Untraceable

Empty

Empty

In "Untraceable," the ever-capable Diane Lane plays an intrepid agent in the FBI's cyber-crime unit who is on the virtual trail of a psychopath who broadcasts his grisly torture killings on the Web.

Although the plot might feel as if it's made up of borrowed bits and bytes, thanks to Lane's typically committed performance and Gregory Hoblit's usual intelligent, brisk direction ("Fracture," "Primal Fear"), the picture remains sufficiently compelling.

Toss in a killer who is sick and twisted enough to satisfy the "Saw" set, and you've got yourself a marketable Screen Gems release that should download solid midrange numbers.

Lane's Special Agent Jennifer Marsh is a single mother by day who works nights in the FBI's Portland, Ore., bureau trolling the Internet for fast-moving sexual predators and identity thieves.

It's a particularly intense game of cat and mouse that requires lightning-quick decisions and even quicker fingers on the keyboard, but Marsh and her partner, Griffin Dowd (Colin Hanks), usually nail the perps.

Trickier is finding a way to extricate herself from her high-tech, wired existence.

Driving home from work, she presses the OnStar button in her car to find out just how bad the traffic tie-up is in front of her, but she'll soon discover the annoying rubber-neckers checking out an accident is nothing compared to the growing millions logging onto a disturbing Web site offering real-time killings.

The first victim is a kitten, but the ante is upped considerably on killwithme.com, showing the systematic torture of kidnapped human prey whose ultimate time of death is hastened by the numbers of visitors to the site.

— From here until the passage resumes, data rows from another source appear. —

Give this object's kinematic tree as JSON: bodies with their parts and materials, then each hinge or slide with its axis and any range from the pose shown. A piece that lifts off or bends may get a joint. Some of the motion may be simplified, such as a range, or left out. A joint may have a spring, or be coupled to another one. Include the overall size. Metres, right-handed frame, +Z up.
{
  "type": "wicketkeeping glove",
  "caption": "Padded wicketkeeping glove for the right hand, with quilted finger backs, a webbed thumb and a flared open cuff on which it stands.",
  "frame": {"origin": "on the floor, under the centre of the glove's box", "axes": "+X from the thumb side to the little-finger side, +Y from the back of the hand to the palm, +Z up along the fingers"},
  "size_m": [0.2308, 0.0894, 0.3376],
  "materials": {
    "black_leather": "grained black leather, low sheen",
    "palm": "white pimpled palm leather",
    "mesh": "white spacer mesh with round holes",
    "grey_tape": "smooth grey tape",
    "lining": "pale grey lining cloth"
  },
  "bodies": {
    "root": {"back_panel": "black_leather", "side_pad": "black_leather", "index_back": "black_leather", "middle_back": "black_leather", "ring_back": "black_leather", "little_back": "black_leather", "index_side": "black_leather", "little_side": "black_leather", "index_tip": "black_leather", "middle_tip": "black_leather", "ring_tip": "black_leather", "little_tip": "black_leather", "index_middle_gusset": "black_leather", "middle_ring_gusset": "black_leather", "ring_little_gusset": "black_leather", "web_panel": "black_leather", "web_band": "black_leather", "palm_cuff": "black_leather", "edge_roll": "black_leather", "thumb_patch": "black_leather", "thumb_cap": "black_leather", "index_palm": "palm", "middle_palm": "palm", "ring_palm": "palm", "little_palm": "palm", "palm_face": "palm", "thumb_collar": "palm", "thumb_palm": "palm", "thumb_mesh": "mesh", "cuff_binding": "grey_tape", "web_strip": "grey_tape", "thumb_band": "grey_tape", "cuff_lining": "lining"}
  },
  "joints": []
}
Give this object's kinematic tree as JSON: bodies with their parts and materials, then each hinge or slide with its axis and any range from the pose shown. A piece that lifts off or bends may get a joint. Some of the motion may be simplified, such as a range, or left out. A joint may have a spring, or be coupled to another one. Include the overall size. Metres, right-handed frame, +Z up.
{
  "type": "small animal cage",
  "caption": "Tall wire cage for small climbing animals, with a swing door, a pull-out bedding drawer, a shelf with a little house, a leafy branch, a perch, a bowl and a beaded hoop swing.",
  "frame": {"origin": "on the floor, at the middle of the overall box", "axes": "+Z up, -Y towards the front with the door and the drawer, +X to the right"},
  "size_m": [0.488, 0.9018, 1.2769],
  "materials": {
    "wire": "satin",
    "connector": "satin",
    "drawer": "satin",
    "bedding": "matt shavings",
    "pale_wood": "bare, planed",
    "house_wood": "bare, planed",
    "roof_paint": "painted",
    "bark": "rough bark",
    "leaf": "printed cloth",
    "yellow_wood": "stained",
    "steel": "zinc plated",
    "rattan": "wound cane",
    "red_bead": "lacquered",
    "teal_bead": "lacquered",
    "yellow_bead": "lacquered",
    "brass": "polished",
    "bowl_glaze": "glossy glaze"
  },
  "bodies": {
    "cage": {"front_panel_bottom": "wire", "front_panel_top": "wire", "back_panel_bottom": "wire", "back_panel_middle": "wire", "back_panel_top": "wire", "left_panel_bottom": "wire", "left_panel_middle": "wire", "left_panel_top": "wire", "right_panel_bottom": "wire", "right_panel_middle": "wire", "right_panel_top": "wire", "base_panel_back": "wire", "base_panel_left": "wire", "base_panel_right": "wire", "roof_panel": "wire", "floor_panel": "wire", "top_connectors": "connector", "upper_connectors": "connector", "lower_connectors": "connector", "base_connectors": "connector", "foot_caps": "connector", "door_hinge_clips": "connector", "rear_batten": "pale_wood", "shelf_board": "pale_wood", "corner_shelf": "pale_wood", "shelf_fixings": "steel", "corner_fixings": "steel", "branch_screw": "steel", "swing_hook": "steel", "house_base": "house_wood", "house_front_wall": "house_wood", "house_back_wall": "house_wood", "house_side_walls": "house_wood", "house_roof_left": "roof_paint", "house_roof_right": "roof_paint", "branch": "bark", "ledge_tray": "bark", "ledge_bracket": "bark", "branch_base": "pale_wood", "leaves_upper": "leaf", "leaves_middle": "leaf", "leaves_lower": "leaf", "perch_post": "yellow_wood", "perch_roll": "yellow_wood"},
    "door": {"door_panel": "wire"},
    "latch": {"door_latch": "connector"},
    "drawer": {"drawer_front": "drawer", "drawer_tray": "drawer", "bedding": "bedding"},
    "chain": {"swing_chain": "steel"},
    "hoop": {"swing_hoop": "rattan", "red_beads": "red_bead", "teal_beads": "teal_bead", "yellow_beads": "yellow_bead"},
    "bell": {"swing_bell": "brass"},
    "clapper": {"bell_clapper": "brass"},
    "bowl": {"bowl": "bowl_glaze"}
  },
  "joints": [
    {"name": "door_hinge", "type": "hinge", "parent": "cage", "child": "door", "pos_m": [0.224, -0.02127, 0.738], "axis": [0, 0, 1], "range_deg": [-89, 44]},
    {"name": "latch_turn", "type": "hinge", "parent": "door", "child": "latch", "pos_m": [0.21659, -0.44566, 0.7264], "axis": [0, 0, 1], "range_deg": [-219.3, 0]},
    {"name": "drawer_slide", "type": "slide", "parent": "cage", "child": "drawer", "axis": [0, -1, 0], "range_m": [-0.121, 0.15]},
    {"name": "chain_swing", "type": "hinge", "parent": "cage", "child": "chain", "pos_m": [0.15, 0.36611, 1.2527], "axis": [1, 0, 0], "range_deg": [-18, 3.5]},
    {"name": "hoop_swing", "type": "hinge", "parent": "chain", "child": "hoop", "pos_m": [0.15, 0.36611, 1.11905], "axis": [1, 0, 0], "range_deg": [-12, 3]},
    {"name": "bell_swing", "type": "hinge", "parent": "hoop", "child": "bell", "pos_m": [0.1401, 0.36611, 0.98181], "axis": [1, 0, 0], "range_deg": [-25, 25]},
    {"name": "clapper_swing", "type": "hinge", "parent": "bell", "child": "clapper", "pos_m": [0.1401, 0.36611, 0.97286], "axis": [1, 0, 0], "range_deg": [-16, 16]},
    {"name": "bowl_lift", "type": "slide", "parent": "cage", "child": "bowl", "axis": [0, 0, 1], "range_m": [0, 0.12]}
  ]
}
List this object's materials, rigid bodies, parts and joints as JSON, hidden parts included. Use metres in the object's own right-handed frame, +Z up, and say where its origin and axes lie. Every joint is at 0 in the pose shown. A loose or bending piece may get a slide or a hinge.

Initially the victims appear to be randomly snatched, but it soon becomes apparent that the killer is actually closing in on Marsh and her loved ones.

Hoblit, whose father was an FBI agent, maintains an effectively tense pace while making unpleasant observations about society's voyeuristic impulses, but it still can't cover one glaring character implausibility in the script -- credited to Robert Fyvolent and Mark R. Brinker along with Allison Burnett -- that lands Marsh in major hot water.

That misstep aside, "Untraceable" is highly watchable, anchored sturdily by Lane's convincing performance.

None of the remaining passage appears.